#### EXERCISE GOAL:
Repeat the whole of the data, keeping every detail the same.

#### DATA LINES:
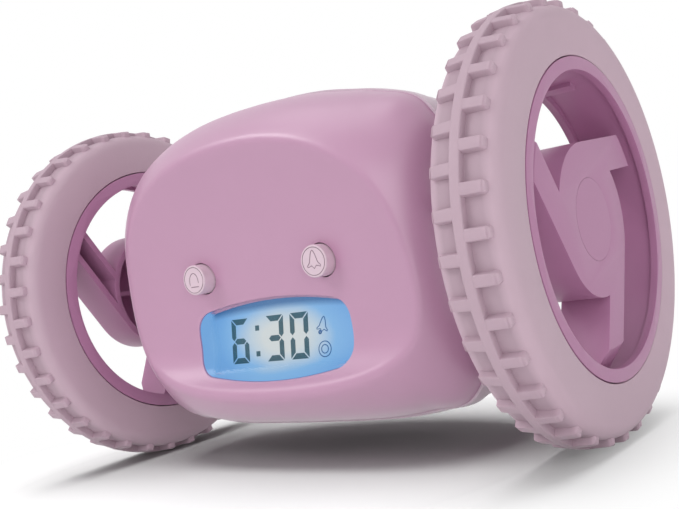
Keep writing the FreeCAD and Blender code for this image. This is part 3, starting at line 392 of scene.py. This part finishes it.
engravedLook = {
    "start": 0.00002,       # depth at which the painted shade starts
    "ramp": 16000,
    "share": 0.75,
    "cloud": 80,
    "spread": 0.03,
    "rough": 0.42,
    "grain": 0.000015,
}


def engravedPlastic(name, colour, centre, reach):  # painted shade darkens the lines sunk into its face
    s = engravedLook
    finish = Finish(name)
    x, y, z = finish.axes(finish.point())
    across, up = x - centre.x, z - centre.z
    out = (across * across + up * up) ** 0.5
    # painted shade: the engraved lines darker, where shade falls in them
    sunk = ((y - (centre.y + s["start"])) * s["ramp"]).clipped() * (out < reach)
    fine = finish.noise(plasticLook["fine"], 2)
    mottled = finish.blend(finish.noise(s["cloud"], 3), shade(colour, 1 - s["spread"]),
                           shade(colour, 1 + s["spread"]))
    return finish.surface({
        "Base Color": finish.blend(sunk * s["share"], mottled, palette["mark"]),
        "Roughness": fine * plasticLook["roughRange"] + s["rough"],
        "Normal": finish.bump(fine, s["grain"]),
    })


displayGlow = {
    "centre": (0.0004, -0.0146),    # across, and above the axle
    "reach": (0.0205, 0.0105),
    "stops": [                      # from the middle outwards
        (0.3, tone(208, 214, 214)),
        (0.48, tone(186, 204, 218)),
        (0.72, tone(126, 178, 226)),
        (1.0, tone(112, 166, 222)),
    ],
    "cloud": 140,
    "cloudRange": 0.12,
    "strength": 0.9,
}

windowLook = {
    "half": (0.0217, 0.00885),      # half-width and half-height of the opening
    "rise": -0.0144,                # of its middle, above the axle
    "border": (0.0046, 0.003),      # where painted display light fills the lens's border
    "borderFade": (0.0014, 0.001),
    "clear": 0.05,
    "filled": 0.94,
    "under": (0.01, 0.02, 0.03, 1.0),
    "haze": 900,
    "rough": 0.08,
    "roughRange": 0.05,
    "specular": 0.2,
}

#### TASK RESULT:
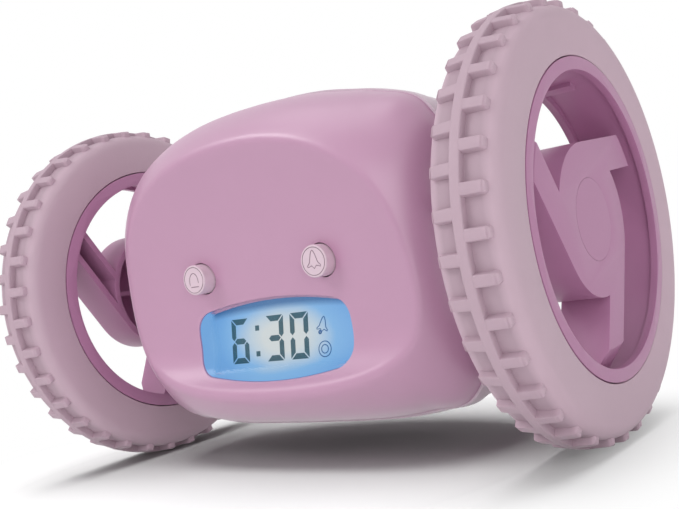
Keep writing the FreeCAD and Blender code for this image. This is part 3, starting at line 392 of scene.py. This part finishes it.
engravedLook = {
    "start": 0.00002,       # depth at which the painted shade starts
    "ramp": 16000,
    "share": 0.75,
    "cloud": 80,
    "spread": 0.03,
    "rough": 0.42,
    "grain": 0.000015,
}


def engravedPlastic(name, colour, centre, reach):  # painted shade darkens the lines sunk into its face
    s = engravedLook
    finish = Finish(name)
    x, y, z = finish.axes(finish.point())
    across, up = x - centre.x, z - centre.z
    out = (across * across + up * up) ** 0.5
    # painted shade: the engraved lines darker, where shade falls in them
    sunk = ((y - (centre.y + s["start"])) * s["ramp"]).clipped() * (out < reach)
    fine = finish.noise(plasticLook["fine"], 2)
    mottled = finish.blend(finish.noise(s["cloud"], 3), shade(colour, 1 - s["spread"]),
                           shade(colour, 1 + s["spread"]))
    return finish.surface({
        "Base Color": finish.blend(sunk * s["share"], mottled, palette["mark"]),
        "Roughness": fine * plasticLook["roughRange"] + s["rough"],
        "Normal": finish.bump(fine, s["grain"]),
    })


displayGlow = {
    "centre": (0.0004, -0.0146),    # across, and above the axle
    "reach": (0.0205, 0.0105),
    "stops": [                      # from the middle outwards
        (0.3, tone(208, 214, 214)),
        (0.48, tone(186, 204, 218)),
        (0.72, tone(126, 178, 226)),
        (1.0, tone(112, 166, 222)),
    ],
    "cloud": 140,
    "cloudRange": 0.12,
    "strength": 0.9,
}

windowLook = {
    "half": (0.0217, 0.00885),      # half-width and half-height of the opening
    "rise": -0.0144,                # of its middle, above the axle
    "border": (0.0046, 0.003),      # where painted display light fills the lens's border
    "borderFade": (0.0014, 0.001),
    "clear": 0.05,
    "filled": 0.94,
    "under": (0.01, 0.02, 0.03, 1.0),
    "haze": 900,
    "rough": 0.08,
    "roughRange": 0.05,
    "specular": 0.2,
}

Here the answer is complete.